Task to complete
In the records that follow, the lines from the one containing "the whole shirt" to the one containing "bpy.data.objects.remove(obj)", inclusive, are to be given again exactly.

Entries
----------------

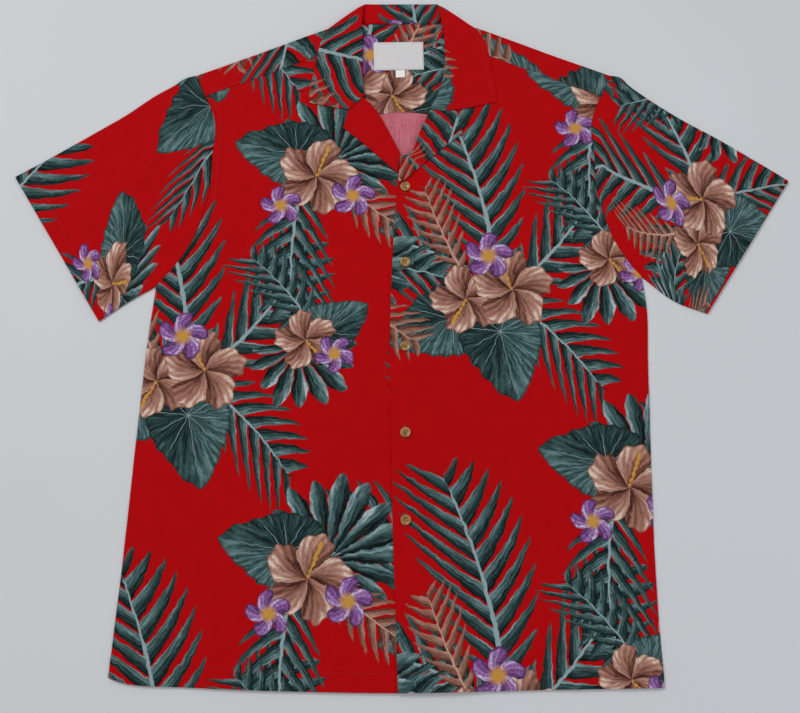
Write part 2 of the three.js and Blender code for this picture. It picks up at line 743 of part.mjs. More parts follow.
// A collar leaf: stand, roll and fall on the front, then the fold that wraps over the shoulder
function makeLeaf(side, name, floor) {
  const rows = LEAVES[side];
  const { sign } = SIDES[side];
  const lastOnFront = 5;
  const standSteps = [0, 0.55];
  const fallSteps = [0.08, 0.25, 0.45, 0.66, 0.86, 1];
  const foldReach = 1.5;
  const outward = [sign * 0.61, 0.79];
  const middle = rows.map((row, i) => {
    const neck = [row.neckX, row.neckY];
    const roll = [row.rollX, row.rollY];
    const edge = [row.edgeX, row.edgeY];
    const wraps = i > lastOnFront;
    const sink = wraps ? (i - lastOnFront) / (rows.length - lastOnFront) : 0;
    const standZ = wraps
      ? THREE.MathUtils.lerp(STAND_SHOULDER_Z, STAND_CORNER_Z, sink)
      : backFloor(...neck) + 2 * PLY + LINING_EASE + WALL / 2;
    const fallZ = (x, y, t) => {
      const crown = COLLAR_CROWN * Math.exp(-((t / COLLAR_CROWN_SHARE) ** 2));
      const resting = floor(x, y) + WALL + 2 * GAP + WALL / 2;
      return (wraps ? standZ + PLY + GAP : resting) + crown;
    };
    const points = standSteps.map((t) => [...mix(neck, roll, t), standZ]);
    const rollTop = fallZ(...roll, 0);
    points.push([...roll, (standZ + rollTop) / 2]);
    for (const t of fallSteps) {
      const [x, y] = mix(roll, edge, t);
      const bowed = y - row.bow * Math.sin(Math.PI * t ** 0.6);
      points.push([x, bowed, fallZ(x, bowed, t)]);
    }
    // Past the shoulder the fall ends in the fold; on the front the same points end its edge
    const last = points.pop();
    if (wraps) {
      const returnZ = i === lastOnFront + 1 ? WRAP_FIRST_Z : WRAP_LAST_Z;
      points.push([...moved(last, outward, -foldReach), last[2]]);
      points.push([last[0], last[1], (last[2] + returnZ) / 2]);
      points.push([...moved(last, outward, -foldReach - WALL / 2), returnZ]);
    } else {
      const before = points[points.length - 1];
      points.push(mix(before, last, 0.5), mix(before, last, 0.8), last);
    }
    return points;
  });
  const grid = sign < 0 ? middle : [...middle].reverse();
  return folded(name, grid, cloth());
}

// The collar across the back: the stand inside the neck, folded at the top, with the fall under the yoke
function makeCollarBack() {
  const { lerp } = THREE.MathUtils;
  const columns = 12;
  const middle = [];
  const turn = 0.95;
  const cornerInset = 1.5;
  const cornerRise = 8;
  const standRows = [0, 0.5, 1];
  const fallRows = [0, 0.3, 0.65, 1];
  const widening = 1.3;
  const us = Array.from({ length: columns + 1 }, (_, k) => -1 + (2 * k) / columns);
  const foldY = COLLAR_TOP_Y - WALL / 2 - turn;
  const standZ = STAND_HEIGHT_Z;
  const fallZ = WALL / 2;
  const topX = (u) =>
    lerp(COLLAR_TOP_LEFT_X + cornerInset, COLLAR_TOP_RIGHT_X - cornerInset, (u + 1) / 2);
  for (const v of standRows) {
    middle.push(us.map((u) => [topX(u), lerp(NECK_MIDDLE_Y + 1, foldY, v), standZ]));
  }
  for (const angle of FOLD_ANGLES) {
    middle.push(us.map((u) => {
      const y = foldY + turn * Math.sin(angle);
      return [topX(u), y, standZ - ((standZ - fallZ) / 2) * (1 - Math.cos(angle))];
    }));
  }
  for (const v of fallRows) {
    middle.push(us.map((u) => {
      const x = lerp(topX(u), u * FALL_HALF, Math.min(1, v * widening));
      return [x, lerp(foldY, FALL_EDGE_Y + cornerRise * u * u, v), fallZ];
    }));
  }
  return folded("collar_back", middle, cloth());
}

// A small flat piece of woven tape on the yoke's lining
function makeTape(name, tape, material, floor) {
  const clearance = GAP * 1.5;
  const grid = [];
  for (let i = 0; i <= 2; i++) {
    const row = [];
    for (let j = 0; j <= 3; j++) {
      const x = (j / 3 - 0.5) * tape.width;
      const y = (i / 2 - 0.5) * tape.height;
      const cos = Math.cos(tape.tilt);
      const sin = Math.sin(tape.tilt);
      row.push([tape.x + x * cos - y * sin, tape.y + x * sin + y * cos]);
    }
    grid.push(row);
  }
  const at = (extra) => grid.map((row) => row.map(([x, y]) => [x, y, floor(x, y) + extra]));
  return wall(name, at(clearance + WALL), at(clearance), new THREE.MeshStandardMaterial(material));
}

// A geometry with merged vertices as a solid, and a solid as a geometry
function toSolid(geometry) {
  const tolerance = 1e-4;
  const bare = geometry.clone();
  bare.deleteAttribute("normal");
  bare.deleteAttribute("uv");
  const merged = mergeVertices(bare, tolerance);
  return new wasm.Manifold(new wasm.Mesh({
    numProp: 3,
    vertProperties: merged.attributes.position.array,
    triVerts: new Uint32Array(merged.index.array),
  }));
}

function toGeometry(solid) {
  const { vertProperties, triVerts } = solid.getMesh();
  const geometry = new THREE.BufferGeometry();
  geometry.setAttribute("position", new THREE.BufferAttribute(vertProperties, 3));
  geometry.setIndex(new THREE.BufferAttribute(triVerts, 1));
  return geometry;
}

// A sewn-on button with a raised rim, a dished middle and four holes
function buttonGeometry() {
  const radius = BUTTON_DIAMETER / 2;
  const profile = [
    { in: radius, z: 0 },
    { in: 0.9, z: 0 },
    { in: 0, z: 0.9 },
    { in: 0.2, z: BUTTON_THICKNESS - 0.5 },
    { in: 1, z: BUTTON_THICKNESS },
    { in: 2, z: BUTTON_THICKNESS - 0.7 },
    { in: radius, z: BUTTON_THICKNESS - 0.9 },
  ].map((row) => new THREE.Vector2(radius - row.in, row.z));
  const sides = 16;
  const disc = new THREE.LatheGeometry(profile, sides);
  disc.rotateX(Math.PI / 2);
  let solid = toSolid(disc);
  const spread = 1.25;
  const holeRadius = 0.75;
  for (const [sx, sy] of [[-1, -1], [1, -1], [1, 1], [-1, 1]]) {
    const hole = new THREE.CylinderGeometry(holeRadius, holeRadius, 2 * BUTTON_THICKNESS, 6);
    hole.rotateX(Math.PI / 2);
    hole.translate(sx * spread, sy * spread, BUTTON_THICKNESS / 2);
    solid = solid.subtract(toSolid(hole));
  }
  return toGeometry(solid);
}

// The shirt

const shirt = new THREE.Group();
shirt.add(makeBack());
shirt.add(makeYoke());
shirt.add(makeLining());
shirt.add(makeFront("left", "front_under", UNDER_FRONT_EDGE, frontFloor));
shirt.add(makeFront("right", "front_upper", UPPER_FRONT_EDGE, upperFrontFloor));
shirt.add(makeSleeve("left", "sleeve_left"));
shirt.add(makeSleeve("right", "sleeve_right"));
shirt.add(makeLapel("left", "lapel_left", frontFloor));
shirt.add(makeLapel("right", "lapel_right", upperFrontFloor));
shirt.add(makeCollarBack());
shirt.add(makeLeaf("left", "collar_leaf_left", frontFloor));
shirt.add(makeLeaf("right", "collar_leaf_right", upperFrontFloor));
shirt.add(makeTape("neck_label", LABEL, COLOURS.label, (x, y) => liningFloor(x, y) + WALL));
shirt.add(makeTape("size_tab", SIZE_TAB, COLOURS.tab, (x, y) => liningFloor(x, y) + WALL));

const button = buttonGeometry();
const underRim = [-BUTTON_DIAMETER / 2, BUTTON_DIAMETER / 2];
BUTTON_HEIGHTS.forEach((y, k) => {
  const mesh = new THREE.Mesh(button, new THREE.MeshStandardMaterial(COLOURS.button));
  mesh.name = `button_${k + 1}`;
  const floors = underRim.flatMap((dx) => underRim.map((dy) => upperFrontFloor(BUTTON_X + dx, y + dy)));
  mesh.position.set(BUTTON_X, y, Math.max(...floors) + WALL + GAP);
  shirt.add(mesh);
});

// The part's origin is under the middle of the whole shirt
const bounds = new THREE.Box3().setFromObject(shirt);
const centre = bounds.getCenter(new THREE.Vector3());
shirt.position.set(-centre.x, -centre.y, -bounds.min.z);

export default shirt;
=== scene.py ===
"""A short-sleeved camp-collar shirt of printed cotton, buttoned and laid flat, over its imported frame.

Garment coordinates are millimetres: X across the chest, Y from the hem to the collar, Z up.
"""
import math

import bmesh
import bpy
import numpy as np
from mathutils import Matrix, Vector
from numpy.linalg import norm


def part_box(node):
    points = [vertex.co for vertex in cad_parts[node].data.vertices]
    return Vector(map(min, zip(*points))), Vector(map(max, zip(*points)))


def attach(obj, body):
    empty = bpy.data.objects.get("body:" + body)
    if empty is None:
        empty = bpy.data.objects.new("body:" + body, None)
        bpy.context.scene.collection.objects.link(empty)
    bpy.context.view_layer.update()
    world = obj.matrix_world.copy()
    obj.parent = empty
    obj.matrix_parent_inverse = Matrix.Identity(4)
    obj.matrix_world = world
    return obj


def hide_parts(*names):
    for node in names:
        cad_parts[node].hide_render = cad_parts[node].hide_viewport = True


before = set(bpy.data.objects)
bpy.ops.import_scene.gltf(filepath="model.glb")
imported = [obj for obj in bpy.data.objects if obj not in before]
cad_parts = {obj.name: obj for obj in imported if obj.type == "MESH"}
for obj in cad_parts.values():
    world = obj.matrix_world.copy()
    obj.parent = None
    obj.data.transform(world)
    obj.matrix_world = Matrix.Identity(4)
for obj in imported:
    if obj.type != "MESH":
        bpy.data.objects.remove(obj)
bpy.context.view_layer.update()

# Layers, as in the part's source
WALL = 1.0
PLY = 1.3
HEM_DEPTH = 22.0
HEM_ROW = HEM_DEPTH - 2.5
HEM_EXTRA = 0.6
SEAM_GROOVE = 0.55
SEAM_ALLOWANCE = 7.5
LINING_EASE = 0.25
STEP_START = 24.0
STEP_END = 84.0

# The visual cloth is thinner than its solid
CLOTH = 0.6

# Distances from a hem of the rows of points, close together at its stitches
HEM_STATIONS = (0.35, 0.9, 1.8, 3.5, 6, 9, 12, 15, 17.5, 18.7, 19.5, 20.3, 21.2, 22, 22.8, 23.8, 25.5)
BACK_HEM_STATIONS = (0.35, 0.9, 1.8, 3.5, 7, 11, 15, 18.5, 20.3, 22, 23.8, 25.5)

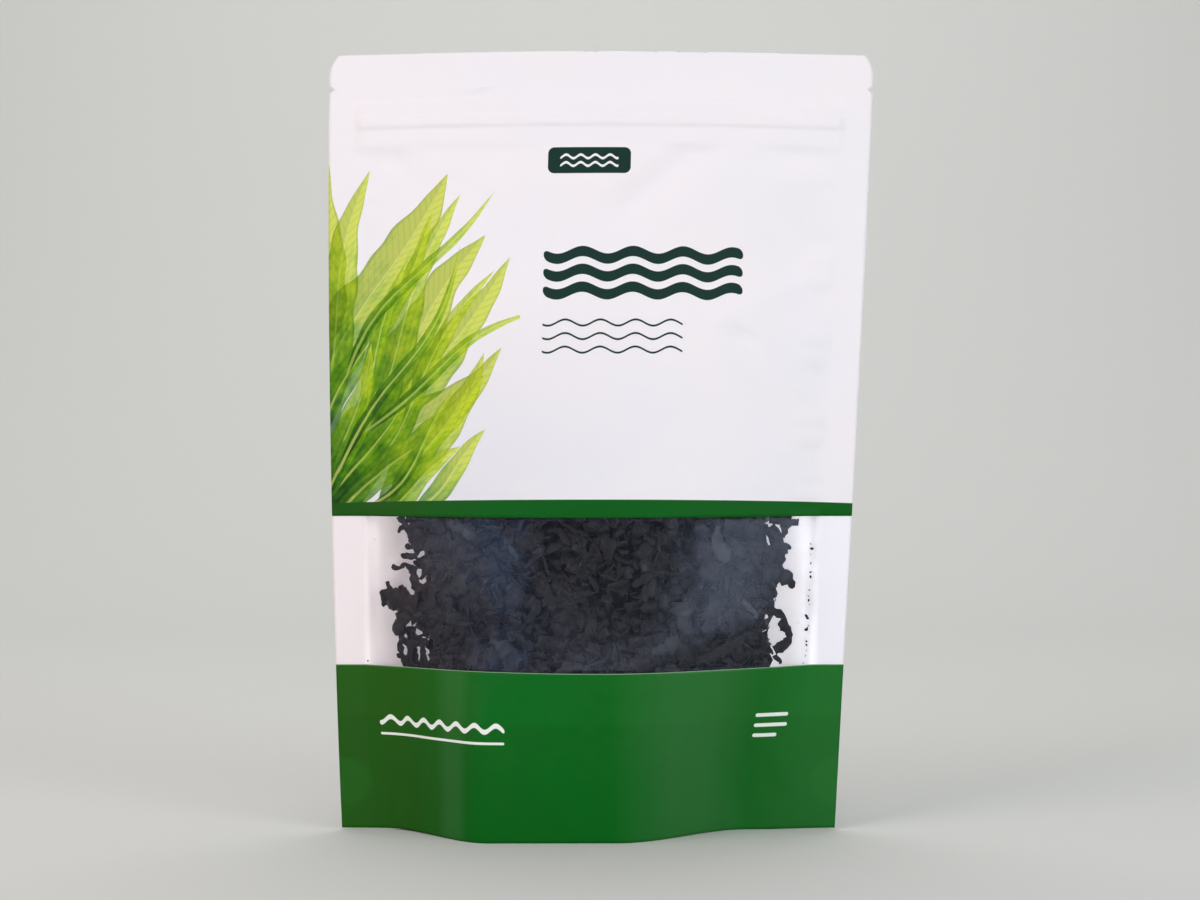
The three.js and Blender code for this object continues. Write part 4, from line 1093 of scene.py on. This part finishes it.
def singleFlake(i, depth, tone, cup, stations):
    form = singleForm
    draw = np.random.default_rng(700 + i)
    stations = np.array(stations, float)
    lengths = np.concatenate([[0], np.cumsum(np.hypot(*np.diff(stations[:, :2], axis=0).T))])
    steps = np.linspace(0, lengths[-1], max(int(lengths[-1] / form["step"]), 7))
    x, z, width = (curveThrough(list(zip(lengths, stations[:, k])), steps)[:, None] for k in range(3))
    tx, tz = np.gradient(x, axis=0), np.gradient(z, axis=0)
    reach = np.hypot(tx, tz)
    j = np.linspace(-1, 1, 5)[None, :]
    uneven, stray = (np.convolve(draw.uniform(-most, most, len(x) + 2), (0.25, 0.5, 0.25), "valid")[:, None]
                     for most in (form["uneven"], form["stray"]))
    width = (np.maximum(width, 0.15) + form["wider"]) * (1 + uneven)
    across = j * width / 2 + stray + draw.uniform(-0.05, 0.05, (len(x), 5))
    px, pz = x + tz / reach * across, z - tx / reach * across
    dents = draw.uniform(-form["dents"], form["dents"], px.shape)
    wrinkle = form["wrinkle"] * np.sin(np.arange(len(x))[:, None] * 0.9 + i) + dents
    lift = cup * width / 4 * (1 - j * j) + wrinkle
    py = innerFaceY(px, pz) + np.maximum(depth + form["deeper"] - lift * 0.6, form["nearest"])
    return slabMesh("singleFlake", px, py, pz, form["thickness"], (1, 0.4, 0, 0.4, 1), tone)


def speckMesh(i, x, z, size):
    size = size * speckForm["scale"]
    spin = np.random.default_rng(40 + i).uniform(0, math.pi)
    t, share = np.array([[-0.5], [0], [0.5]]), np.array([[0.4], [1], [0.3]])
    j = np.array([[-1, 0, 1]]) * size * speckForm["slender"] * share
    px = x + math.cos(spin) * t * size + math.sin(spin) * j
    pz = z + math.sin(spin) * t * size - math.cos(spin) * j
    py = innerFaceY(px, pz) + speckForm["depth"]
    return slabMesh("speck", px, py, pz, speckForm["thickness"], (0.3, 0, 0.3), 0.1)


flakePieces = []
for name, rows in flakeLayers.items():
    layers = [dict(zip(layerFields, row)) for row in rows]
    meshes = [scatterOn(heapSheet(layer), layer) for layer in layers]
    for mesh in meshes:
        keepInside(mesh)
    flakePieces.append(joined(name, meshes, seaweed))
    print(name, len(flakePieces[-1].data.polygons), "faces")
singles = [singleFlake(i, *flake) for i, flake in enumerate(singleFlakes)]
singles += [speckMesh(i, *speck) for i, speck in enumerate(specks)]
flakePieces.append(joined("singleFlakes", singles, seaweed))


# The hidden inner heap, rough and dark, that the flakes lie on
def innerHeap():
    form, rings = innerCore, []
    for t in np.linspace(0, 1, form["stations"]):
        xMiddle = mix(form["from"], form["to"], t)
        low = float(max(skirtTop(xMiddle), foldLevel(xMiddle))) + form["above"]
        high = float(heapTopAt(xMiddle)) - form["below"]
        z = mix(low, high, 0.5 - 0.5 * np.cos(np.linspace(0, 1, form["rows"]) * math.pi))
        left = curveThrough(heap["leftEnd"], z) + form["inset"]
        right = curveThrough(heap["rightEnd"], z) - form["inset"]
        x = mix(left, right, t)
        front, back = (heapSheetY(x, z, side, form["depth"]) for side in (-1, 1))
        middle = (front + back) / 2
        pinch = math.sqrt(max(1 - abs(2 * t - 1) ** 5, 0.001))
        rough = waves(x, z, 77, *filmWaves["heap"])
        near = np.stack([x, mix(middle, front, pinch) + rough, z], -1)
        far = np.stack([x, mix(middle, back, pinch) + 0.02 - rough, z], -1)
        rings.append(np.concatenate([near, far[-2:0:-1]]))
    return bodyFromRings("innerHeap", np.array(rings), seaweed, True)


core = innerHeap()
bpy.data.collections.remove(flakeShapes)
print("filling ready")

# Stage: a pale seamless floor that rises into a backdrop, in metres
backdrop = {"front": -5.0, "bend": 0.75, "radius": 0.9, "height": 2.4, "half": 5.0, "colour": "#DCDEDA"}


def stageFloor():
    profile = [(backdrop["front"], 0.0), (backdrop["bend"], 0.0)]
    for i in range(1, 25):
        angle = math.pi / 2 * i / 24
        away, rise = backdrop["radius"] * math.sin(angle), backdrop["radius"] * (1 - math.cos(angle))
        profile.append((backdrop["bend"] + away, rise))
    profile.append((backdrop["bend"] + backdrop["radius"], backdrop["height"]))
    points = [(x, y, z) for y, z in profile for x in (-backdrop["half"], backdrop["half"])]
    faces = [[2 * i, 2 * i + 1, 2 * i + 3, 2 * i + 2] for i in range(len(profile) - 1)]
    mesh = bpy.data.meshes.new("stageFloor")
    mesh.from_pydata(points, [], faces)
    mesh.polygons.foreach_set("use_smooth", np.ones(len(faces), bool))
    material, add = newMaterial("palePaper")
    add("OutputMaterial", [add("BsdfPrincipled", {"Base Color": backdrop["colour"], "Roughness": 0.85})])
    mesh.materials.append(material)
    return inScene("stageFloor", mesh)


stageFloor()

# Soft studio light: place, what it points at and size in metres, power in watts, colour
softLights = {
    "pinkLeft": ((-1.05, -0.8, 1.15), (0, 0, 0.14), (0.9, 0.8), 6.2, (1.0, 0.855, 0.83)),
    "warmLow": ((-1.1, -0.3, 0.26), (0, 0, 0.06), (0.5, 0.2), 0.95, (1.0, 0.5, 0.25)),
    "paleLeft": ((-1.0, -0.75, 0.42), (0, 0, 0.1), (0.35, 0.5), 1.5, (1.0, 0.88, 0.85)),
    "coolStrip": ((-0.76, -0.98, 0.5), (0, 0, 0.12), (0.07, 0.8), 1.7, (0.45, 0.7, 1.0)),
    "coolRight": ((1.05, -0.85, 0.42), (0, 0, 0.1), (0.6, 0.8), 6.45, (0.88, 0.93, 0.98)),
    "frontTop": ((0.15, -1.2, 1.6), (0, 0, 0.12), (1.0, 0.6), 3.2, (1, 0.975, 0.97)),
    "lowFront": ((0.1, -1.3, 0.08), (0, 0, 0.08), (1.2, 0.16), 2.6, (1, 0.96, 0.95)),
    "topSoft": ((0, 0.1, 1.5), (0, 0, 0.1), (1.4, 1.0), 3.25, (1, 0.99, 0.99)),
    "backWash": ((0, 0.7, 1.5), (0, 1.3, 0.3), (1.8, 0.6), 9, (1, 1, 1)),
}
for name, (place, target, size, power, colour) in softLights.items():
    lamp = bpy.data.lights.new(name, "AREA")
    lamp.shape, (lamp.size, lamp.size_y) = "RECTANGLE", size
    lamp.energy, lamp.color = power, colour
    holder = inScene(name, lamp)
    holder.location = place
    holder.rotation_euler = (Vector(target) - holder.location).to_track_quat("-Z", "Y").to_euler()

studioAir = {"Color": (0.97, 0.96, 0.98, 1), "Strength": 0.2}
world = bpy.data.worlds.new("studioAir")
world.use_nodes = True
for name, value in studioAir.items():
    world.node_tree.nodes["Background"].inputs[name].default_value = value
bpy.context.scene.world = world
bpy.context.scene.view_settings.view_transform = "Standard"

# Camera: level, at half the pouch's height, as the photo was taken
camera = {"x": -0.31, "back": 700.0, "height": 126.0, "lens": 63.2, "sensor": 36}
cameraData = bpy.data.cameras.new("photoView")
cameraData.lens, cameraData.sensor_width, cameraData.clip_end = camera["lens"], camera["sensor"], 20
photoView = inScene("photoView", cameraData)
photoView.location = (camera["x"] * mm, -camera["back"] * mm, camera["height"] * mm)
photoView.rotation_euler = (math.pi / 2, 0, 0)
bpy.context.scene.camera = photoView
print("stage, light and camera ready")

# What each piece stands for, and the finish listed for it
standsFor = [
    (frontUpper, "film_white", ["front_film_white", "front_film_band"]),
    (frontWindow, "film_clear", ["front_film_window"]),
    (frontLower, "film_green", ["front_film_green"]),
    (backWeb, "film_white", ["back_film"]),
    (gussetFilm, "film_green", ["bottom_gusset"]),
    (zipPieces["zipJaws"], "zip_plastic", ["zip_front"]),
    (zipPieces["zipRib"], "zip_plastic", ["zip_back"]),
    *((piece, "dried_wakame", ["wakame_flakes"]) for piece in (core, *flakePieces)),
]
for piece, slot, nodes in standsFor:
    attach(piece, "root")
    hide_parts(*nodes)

----------------

Answer to the exercise
// The part's origin is under the middle of the whole shirt
const bounds = new THREE.Box3().setFromObject(shirt);
const centre = bounds.getCenter(new THREE.Vector3());
shirt.position.set(-centre.x, -centre.y, -bounds.min.z);

export default shirt;
=== scene.py ===
"""A short-sleeved camp-collar shirt of printed cotton, buttoned and laid flat, over its imported frame.

Garment coordinates are millimetres: X across the chest, Y from the hem to the collar, Z up.
"""
import math

import bmesh
import bpy
import numpy as np
from mathutils import Matrix, Vector
from numpy.linalg import norm


def part_box(node):
    points = [vertex.co for vertex in cad_parts[node].data.vertices]
    return Vector(map(min, zip(*points))), Vector(map(max, zip(*points)))


def attach(obj, body):
    empty = bpy.data.objects.get("body:" + body)
    if empty is None:
        empty = bpy.data.objects.new("body:" + body, None)
        bpy.context.scene.collection.objects.link(empty)
    bpy.context.view_layer.update()
    world = obj.matrix_world.copy()
    obj.parent = empty
    obj.matrix_parent_inverse = Matrix.Identity(4)
    obj.matrix_world = world
    return obj


def hide_parts(*names):
    for node in names:
        cad_parts[node].hide_render = cad_parts[node].hide_viewport = True


before = set(bpy.data.objects)
bpy.ops.import_scene.gltf(filepath="model.glb")
imported = [obj for obj in bpy.data.objects if obj not in before]
cad_parts = {obj.name: obj for obj in imported if obj.type == "MESH"}
for obj in cad_parts.values():
    world = obj.matrix_world.copy()
    obj.parent = None
    obj.data.transform(world)
    obj.matrix_world = Matrix.Identity(4)
for obj in imported:
    if obj.type != "MESH":
        bpy.data.objects.remove(obj)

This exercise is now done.